Adelaide's friendship with Anne Morrow Lindbergh went back to their girlhood days when Anne Lindbergh's family, the Morrows, had an apartment in the same building as Adelaide's parents, the Hookers. Adelaide's sister Helen and Anne Morrow had been classmates at Miss Chapin's School, the Morrows had visited the Hookers frequently at their summer place in Greenwich, and both families' backgrounds were similarly New York and moneyed. It was through her old friendship with Mrs. Lindbergh that Adelaide had first become involved with Charles Lindbergh and his America First Committee, and after that committee's collapse with Pearl Harbor the two women had remained good friends—Anne Lindbergh admiring Adelaide's hail-fellow-well-met quality, her bluster and exuberance and cheerfulness, and also what Mrs. Lindbergh recalls as Adelaide's “sense of mission.” Adelaide had, Mrs. Lindbergh feels, “The deepest respect, almost reverence, for John and his talent, and she wanted to be one of those women, those heroines, who nourish artists and feel that theirs is the highest of callings.” And Adelaide, no doubt, admired Anne Lindbergh's delicacy of manner, her gentle and shy nature, so unlike Adelaide's, and perhaps even envied the Lindberghs' quite obvious devotion to each other. But in the summer of 1943, with war raging in Europe, the Lindbergh name had become anathema to millions of Americans. He had publicly defamed the Jews, had been associated with Goering, and had been labeled as a Nazi.

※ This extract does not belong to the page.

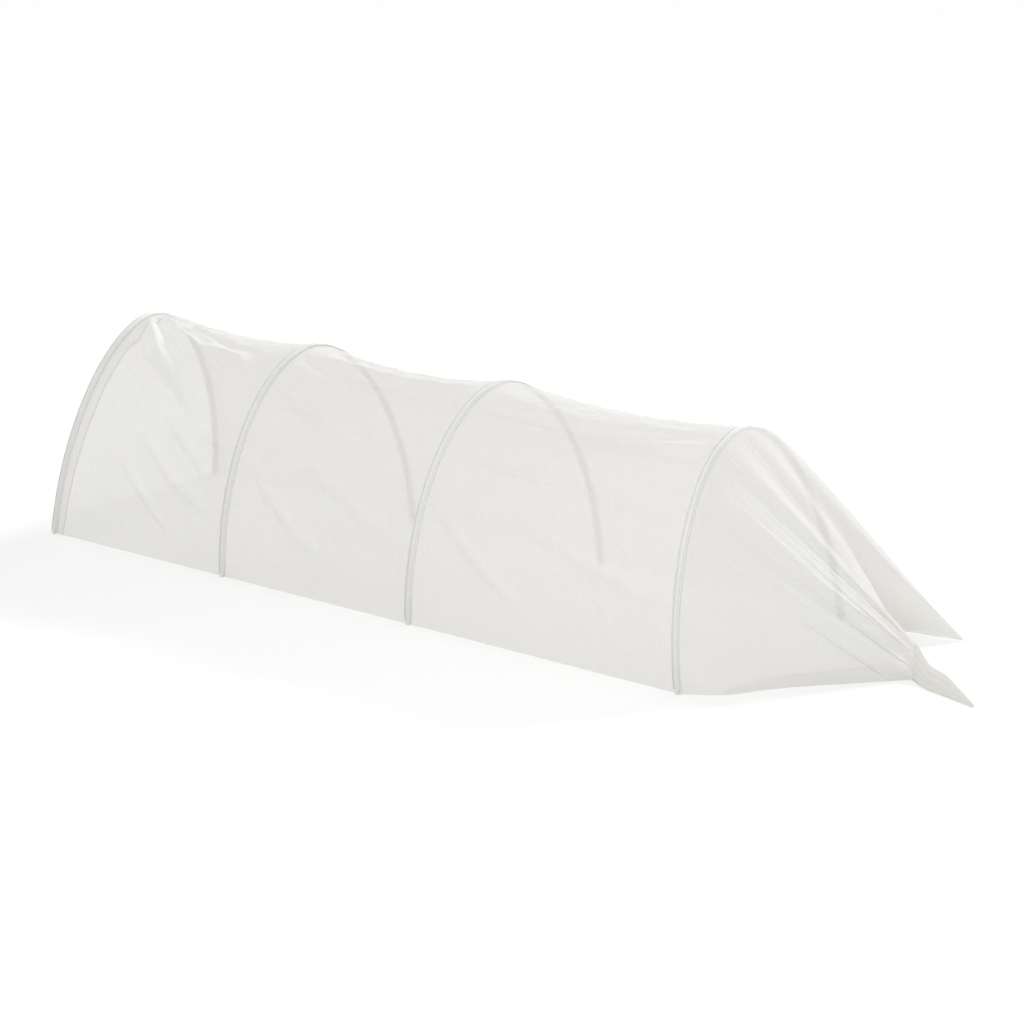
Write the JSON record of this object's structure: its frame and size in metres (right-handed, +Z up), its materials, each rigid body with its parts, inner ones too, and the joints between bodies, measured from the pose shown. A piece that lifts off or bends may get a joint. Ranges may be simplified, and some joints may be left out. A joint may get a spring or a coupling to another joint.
{
  "type": "row cover tunnel",
  "caption": "Low garden tunnel of pale fleece held up by arched hoops in sewn channels, open at one end and gathered to a point at the other.",
  "frame": {"origin": "ground level below the middle of the whole tunnel", "axes": "+X along the tunnel from the open front towards the gathered tail, +Y away from the pictured side, +Z up"},
  "size_m": [2.236, 0.6148, 0.45],
  "materials": {
    "coated_rod": "white coated bent rod",
    "channel_fleece": "white non-woven fleece, doubled and stitched over the rod",
    "cover_fleece": "thin warm white non-woven fleece, see-through against dark things",
    "hem_fleece": "the same fleece turned over double"
  },
  "bodies": {
    "front": {"hoop_1": "coated_rod", "channel_1": "channel_fleece", "cover_arch_1": "cover_fleece", "front_hem": "hem_fleece", "cover_bay_1": "cover_fleece"},
    "second": {"hoop_2": "coated_rod", "channel_2": "channel_fleece", "cover_arch_2": "cover_fleece", "cover_bay_2": "cover_fleece"},
    "third": {"hoop_3": "coated_rod", "channel_3": "channel_fleece", "cover_arch_3": "cover_fleece", "cover_bay_3": "cover_fleece"},
    "rear": {"hoop_4": "coated_rod", "channel_4": "channel_fleece", "cover_arch_4": "cover_fleece", "cover_end": "cover_fleece", "end_hem": "hem_fleece", "cover_tail": "cover_fleece"}
  },
  "joints": [
    {"name": "bay_1_fold", "type": "slide", "parent": "front", "child": "second", "axis": [-1, 0, 0], "range_m": [0, 0.386], "deforming": ["cover_bay_1"]},
    {"name": "bay_2_fold", "type": "slide", "parent": "second", "child": "third", "axis": [-1, 0, 0], "range_m": [0, 0.424], "deforming": ["cover_bay_2"]},
    {"name": "bay_3_fold", "type": "slide", "parent": "third", "child": "rear", "axis": [-1, 0, 0], "range_m": [0, 0.501], "deforming": ["cover_bay_3"]}
  ]
}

At around eleven thirty, when everyone had gathered downstairs in the living room, Beatrice Kaufman spoke up in her clearest and coolest voice. “Adelaide,” she said, “while you were asleep this morning, Mrs. Lindbergh telephoned you here.” “Oh,” said Adelaide, I'll ring her back.” “You may call her back if you wish,” Beatrice Kaufman said, “but you may not do so from this house.” There was an awful moment, and then Adelaide burst into tears and ran out of the room.

A few minutes later she was back, dressed and carrying her suitcase. “John,” she said, “I want you to drive me to the station.” Without a word, John rose and did as she had asked him.

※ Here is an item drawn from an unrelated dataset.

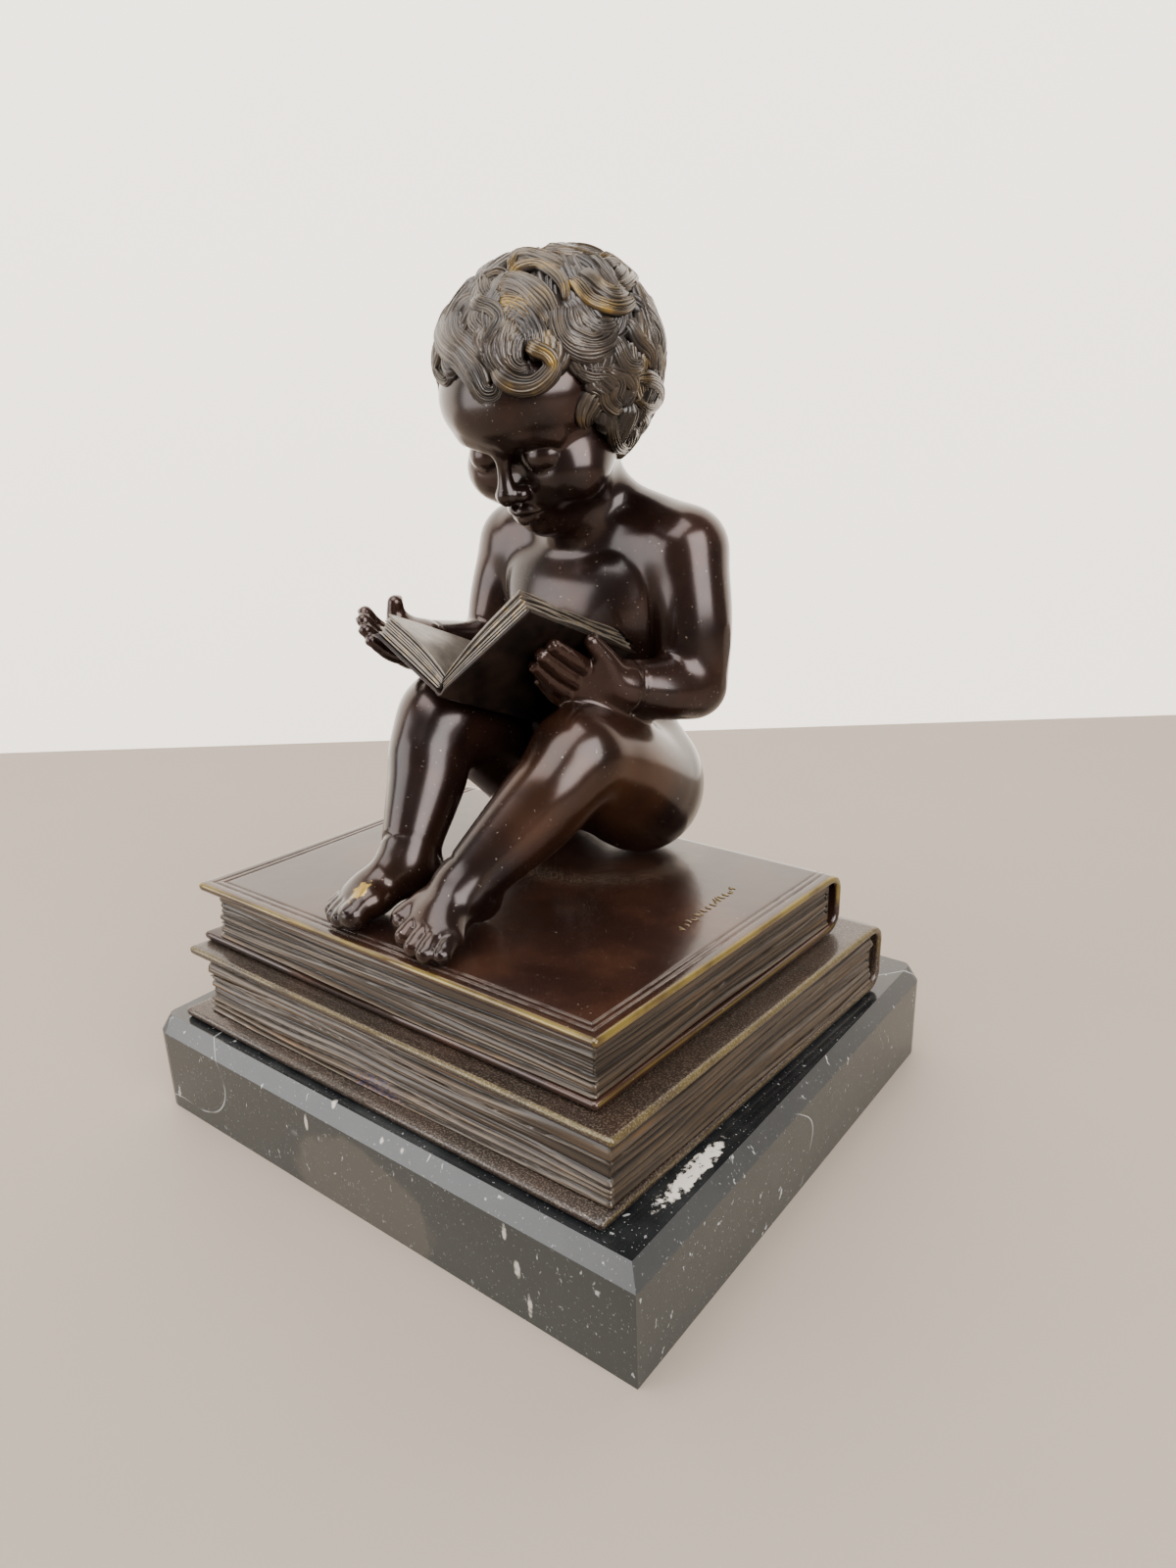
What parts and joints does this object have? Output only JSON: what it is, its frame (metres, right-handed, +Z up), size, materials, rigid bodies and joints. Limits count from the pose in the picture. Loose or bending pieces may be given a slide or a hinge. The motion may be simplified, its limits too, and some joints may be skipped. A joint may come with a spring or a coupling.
{
  "type": "bronze statue",
  "caption": "Small bronze of a seated child reading an open book, on a stack of closed books and a black marble plinth.",
  "frame": {"origin": "middle of the plinth's underside", "axes": "+Z up, the child faces -Y, so the child's left hand is on the +X side"},
  "size_m": [0.1744, 0.156, 0.2354],
  "materials": {
    "black_marble": null,
    "book_bronze": "cast bronze, grey-brown leaf edges with ochre rubs on a dark brown lacquer",
    "figure_bronze": "cast bronze, glossy dark chocolate patina, ochre rubs on the hair and toes",
    "open_book_bronze": "cast bronze, dark boards and grey-brown leaves with yellow rubs on the edges"
  },
  "bodies": {
    "root": {"marble_plinth": "black_marble", "stacked_books": "book_bronze", "seated_child": "figure_bronze", "open_book": "open_book_bronze"}
  },
  "joints": []
}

Later in the afternoon, after John had returned to the house, the
two men were standing on the front porch of the house. There had been no discussion of the scene that had occurred, and quite obviously both men were somewhat embarrassed by their respective wives' behavior, Kaufman for his wife's insulting a guest and John for Adelaide's poor taste in leaving the Kaufmans' telephone number as one where the Lindberghs could reach her. It seemed a rather poor show for both women, and it was hard to see how anyone could come out any the better for what had happened. At the same time, the collaboration had to continue, and the two men could not let their wives' hostility affect either their work or their friendship. The two stood in silence for a while, and finally Kaufman said, “John, why do you associate yourself with people like the Lindberghs?” Marquand thought a moment and replied, “George, you've got to remember that all heroes are horses' asses.”

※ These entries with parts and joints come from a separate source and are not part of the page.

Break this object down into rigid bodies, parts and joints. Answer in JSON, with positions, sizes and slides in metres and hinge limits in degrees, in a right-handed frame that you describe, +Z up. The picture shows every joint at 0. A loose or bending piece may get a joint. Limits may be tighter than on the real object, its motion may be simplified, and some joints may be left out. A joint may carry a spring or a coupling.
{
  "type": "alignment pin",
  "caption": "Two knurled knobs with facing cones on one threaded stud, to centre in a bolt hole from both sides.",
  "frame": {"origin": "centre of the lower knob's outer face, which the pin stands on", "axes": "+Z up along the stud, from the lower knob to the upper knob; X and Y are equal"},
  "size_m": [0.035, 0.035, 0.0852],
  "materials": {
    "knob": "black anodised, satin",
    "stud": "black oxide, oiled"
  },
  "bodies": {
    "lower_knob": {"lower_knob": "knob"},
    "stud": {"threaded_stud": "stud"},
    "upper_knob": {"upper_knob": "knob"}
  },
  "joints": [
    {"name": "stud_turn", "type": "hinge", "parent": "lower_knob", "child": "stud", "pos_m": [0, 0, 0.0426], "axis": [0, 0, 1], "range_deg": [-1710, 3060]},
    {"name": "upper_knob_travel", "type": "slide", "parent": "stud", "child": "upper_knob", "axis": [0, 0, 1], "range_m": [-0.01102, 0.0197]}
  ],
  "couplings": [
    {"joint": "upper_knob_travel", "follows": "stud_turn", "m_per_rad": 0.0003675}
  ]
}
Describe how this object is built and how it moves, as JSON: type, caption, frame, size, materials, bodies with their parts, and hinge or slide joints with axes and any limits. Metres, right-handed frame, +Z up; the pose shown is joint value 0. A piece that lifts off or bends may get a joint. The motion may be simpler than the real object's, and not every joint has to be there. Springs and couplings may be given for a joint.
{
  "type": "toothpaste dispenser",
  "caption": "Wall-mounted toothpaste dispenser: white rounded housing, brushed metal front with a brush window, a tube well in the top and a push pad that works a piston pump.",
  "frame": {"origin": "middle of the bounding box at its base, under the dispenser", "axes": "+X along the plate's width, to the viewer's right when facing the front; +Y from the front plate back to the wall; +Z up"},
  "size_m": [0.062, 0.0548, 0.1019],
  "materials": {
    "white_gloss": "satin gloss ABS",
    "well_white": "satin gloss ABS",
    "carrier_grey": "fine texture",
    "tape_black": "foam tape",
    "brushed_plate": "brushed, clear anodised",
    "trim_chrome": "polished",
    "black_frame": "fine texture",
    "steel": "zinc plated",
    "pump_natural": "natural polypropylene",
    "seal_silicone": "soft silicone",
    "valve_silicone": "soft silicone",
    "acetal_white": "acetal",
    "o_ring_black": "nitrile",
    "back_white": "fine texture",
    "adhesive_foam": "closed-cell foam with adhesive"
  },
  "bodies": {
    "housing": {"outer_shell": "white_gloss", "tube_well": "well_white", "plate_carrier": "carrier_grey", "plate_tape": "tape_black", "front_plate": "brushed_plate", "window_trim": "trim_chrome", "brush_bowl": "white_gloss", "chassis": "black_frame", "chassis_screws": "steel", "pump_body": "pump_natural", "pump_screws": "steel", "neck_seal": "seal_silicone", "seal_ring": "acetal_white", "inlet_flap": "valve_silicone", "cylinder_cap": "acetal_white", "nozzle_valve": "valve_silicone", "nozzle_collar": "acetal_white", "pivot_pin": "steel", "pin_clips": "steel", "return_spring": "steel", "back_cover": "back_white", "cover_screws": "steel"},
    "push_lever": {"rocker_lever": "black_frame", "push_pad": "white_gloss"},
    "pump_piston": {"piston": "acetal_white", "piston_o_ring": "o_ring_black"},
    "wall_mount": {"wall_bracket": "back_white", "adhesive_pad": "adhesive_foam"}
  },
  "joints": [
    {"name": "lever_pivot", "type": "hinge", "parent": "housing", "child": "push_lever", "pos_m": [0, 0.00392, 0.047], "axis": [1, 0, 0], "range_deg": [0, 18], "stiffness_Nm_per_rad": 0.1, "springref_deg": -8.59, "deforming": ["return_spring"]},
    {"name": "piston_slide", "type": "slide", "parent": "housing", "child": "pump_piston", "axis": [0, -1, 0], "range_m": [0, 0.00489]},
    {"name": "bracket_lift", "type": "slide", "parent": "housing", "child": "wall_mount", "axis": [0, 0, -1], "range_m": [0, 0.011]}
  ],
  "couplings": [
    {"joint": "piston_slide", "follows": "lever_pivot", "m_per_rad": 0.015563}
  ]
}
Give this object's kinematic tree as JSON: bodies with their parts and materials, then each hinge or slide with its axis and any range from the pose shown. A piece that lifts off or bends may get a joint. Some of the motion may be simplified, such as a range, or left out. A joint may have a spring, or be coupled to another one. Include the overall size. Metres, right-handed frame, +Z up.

The novel, meanwhile, that John Marquand had been working on was one that had found him in a new and different mood. The Second World War, as a fact, had affected him profoundly and seemed to fill him with a sense of futility and loss over the fighting and bloodshed he had experienced himself in the first war, barely twenty years earlier. He had trouble accepting this second war, grasping its whole point, or even the whole point of his life. In 1943 he entered his fifties, and with it came a deep sense that there was no way to alter or reshape the past. His marriage to Adelaide had become both a private trial and a public embarrassment, and there was comfort to be found only in brief affairs and in the solidity of his love for Carol, upon whom, as she had hoped he would, he had become dependent. Not only could he call her up at odd hours of the day and night and be certain of finding a sympathetic ear to listen to the details of his latest domestic ordeal, she could do other things. “We could completely level with each other,” Carol says. “There was complete honesty between us. He knew he wasn't the only man in my life, and he never asked to be. I assumed there were other women in his life and wouldn't have dreamed of raising an objection. For instance a woman he knew needed an abortion. John knew I knew how to cope with problems like that, and so he came to me, and I arranged it.”

But all the same, the center of his life had become wistful,
clouded. There was a line he claimed to have once encountered in James Russell Lowell that he had begun to quote frequently: “The leaves are falling fast that hide our generation from the sky.” And the novel that came from these days would wear a wistful title,
So Little Time
. In Marquand's fictive view of himself, he was always two characters—the New England aristocrat, with ancient and distinguished lineage entitling him to membership in the best clubs, and, at the same time, the self-made
arriviste
who had struggled up from early poverty, through public school in a small town. He could play either role. In his new novel he chose the latter character as his hero, whom Marquand named Jeffrey Wilson. Marquand was also, with this book, flexing his muscles again and attempting still another kind of fiction—fiction on a more serious and therefore perhaps more important level. Books, after all, such as
Apley
and
Wickford Point
and
Pulham
seemed to have achieved their popularity by virtue of their broad comic strokes, and now, in the 1940s, it irked Marquand to realize that whereas once he had been dismissed as a writer of slick detective stories he was now being treated by critics as a writer of light social satire. John Marquand always insisted that he paid no attention to the critics, but he could not help taking in what they said. And
So Little Time
was in many ways his bid to be placed in the topmost drawer of American novelists, to go beyond, in a sense, the Pulitzer Prize.